Balanced Advantage Funds (BAFs): Also known as Dynamic Asset Allocation Funds, BAFs are a type of hybrid fund that stand out due to their flexible asset allocation. Unlike other hybrid funds with pre-defined or range-bound equity-debt ratios, BAFs dynamically adjust their allocation based on market conditions and valuation.
- How they work: Fund managers of BAFs use various models and indicators to assess the market. When equity markets are deemed expensive, they tend to reduce the equity allocation and increase the debt allocation, aiming to protect capital. Conversely, when markets appear undervalued, they increase equity exposure to capture potential growth. This dynamic approach allows BAFs to potentially deliver better risk-adjusted returns across market cycles.
- No fixed ratio: There is no fixed equity-debt allocation range that BAFs must adhere to, offering greater flexibility to the fund manager.
Benefits of Investing in Hybrid or Balanced Advantage Funds
- Diversification: By investing in both equity and debt, these funds offer inherent diversification within a single portfolio. This helps to reduce the overall risk compared to pure equity funds, as the performance of one asset class can potentially offset the other.
- Professional Asset Allocation: Investors benefit from the expertise of fund managers who actively manage the asset allocation based on their market outlook and research. This is particularly beneficial for those who lack the time or expertise to manage their asset allocation themselves.
- Risk Management: The debt component in hybrid funds provides a cushion during equity market downturns, helping to preserve capital and reduce volatility. BAFs take this a step further with their dynamic allocation strategy, aiming to automatically reduce equity exposure when risks are perceived to be higher.
- Potential for Optimal Returns:** While offering lower risk than pure equity funds, hybrid funds still provide the opportunity to generate potentially higher returns than pure debt funds, thanks to their equity exposure. BAFs aim to optimize these returns by strategically adjusting their asset allocation.
- Convenience: Investing in a single hybrid fund simplifies portfolio management compared to investing in separate equity and debt funds.
- Tax Efficiency: For equity-oriented hybrid funds (those with more than 65% in equity), the tax treatment is similar to equity funds. Long-term capital gains (held for over a year) are taxed at 10% for gains exceeding ₹1 lakh. Short-term capital gains are taxed at 15%. For debt-oriented hybrid funds, the taxation is similar to debt funds.
Who are Hybrid or Balanced Advantage Funds Appropriate For? - New Investors: Hybrid funds can be an excellent starting point for individuals new to mutual funds, as they offer a blend of growth and stability, easing them into the potentially more volatile equity market.

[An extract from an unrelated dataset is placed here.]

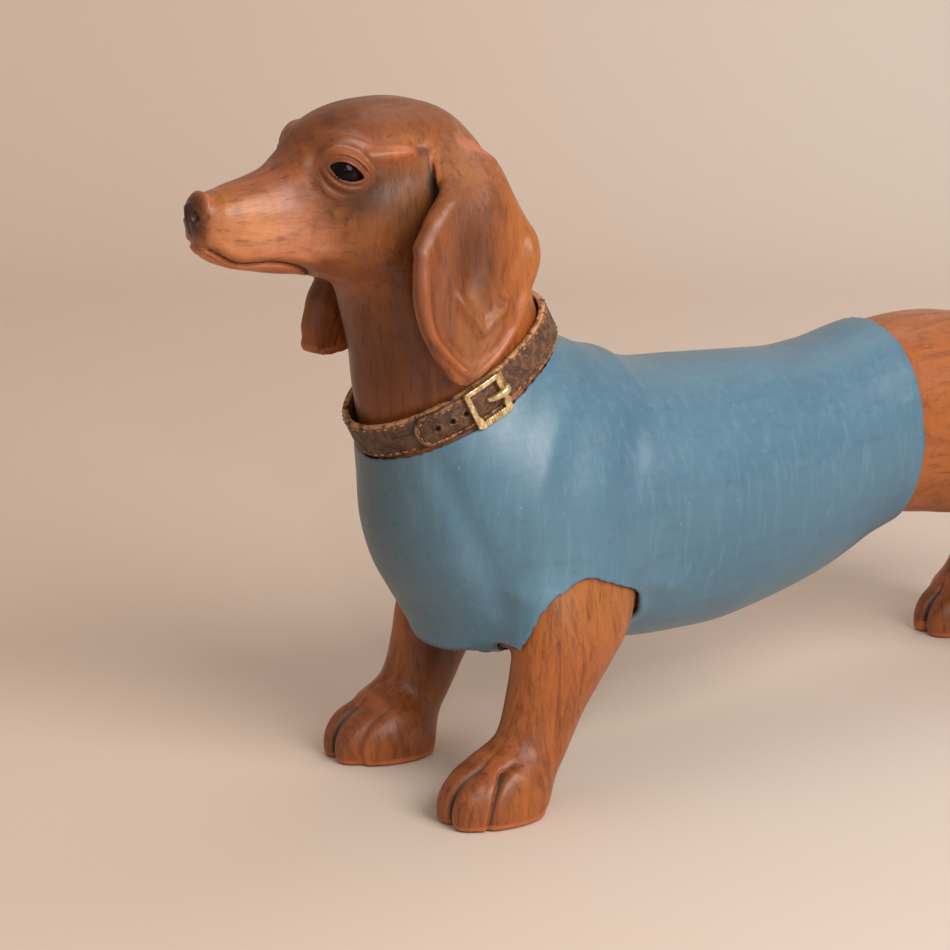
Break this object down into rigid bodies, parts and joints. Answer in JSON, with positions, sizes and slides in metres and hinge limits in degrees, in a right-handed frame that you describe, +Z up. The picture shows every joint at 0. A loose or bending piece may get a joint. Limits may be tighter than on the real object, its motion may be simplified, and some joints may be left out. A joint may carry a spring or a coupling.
{
  "type": "dachshund figurine",
  "caption": "Standing long-bodied dog figurine in a painted sleeveless coat, with hanging ears, glass eyes and a buckled collar; it rests on foot pads.",
  "frame": {"origin": "centre of the bounding box at the height of the ground under the four feet", "axes": "+X from nose to tail, +Y to the dog's right, +Z up"},
  "size_m": [0.4478, 0.1024, 0.241],
  "materials": {
    "fur_glaze": "hand-painted brown fur with a dark wash, satin varnish",
    "coat_paint": "blue-grey hand-brushed paint on a raised relief, satin varnish",
    "eye_glass": "dark brown, high gloss",
    "collar_leather": "dark brown with paler rubbed edges and orange stitching",
    "buckle_brass": "worn pale gold",
    "foot_pad": "dark, matt"
  },
  "bodies": {
    "root": {"torso": "fur_glaze", "coat": "coat_paint", "head": "fur_glaze", "left_ear": "fur_glaze", "right_ear": "fur_glaze", "left_eye": "eye_glass", "right_eye": "eye_glass", "collar_strap": "collar_leather", "collar_tongue": "collar_leather", "buckle_frame": "buckle_brass", "buckle_prong": "buckle_brass", "front_left_leg": "fur_glaze", "front_right_leg": "fur_glaze", "hind_left_leg": "fur_glaze", "hind_right_leg": "fur_glaze", "tail": "fur_glaze", "front_left_pad": "foot_pad", "front_right_pad": "foot_pad", "hind_left_pad": "foot_pad", "hind_right_pad": "foot_pad"}
  },
  "joints": []
}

- Moderate Risk-Takers: Investors who are not comfortable with the high volatility of pure equity funds but are looking for better returns than traditional debt investments will find hybrid funds suitable.
- Long-Term Investors: The combination of equity exposure and active risk management makes hybrid funds a good choice for long-term wealth creation.

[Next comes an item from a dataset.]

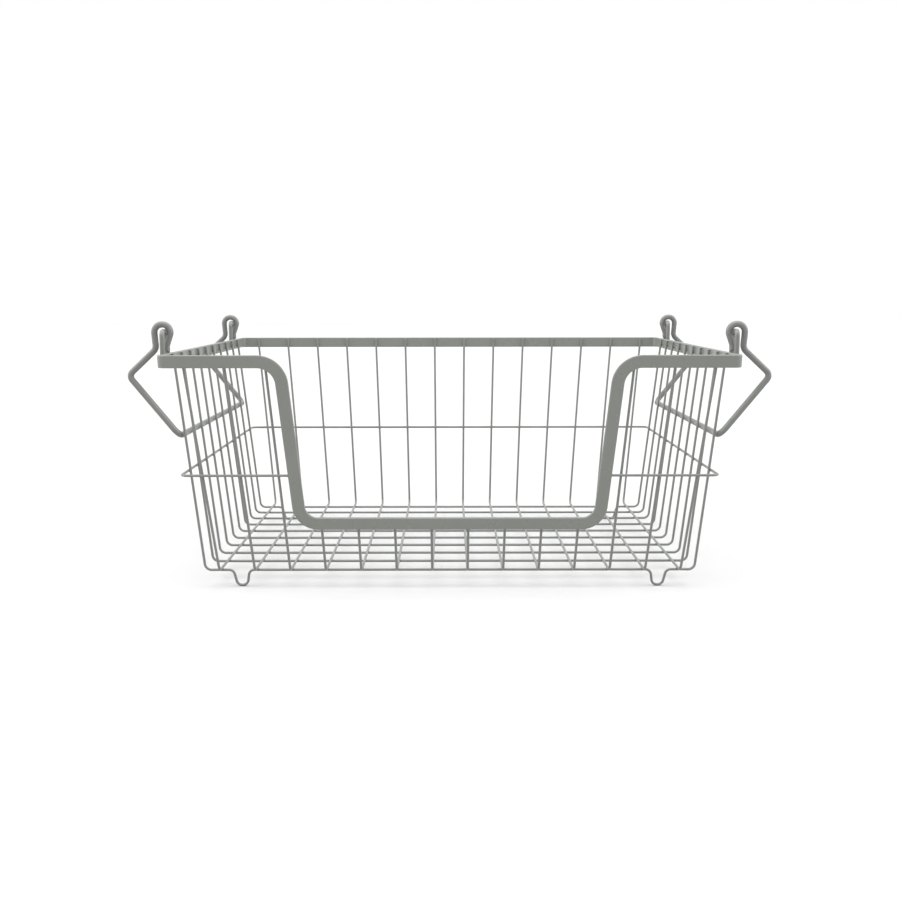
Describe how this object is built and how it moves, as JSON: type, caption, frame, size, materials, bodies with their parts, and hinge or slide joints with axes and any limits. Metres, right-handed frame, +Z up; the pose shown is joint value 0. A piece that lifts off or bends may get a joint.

- Retirees and Senior Citizens: For those seeking a balance between capital preservation and generating returns for regular income (especially when used with an SWP), hybrid funds can be a viable option. BAFs, with their focus on risk management, can be particularly appealing.
- Investors Seeking Professional Management: Individuals who prefer leaving asset allocation decisions to experienced fund managers can opt for hybrid funds.
Benefits for Systematic Withdrawal Plan (SWP)
A Systematic Withdrawal Plan (SWP) allows investors to withdraw a fixed amount of money at regular intervals (e.g., monthly, quarterly) from their mutual fund investments. Hybrid funds, particularly BAFs, can be well-suited for SWPs due to the following reasons: - Capital Preservation: The debt component and the dynamic asset allocation in BAFs aim to provide a degree of capital protection during market downturns. This is crucial for SWP investors who rely on their investments for regular income and cannot afford significant erosion of their principal.
- Rupee Cost Averaging (on Withdrawal): By withdrawing a fixed amount regularly, investors may end up withdrawing fewer units when the Net Asset Value (NAV) is high and more units when the NAV is low. This can be seen as a form of “rupee cost averaging” on the withdrawal side.
- Potential for Continued Growth: While providing regular income through SWP, the remaining portion of the investment in the hybrid fund continues to have exposure to equities, offering the potential for continued growth over the long term. This can help in counteracting inflation and ensuring the longevity of the income stream.
- Stability of Returns (Relatively): Compared to pure equity funds, hybrid funds tend to exhibit lower volatility, which can lead to more stable returns over time. This predictability is beneficial for SWP investors who need a consistent income flow.
- Tax Efficiency (for Equity-Oriented Funds): Withdrawals from equity-oriented hybrid funds held for more than a year are taxed as long-term capital gains (beyond ₹1 lakh), which can be more tax-efficient than withdrawing from pure debt funds where the returns are taxed as per the investor’s income tax slab.
Example: Imagine a retiree invests a lump sum in a Balanced Advantage Fund and starts an SWP for a fixed monthly income. If the equity markets perform well, the fund may grow, allowing for withdrawals without significantly depleting the principal. If there’s a market downturn, the BAF would have ideally reduced its equity exposure, providing some downside protection to the remaining investment from which withdrawals are being made.
Conclusion: Finding Your Balance
Hybrid or Balanced Advantage Funds offer a compelling investment proposition for those seeking a middle ground between the high growth potential of equities and the stability of debt. Their ability to provide diversification, professional management, and active risk management makes them suitable for a wide range of investors and particularly beneficial for generating regular income through SWPs. By carefully considering your risk appetite and financial goals, you can determine if a hybrid or balanced advantage fund aligns with your investment strategy and helps you achieve a balanced financial future.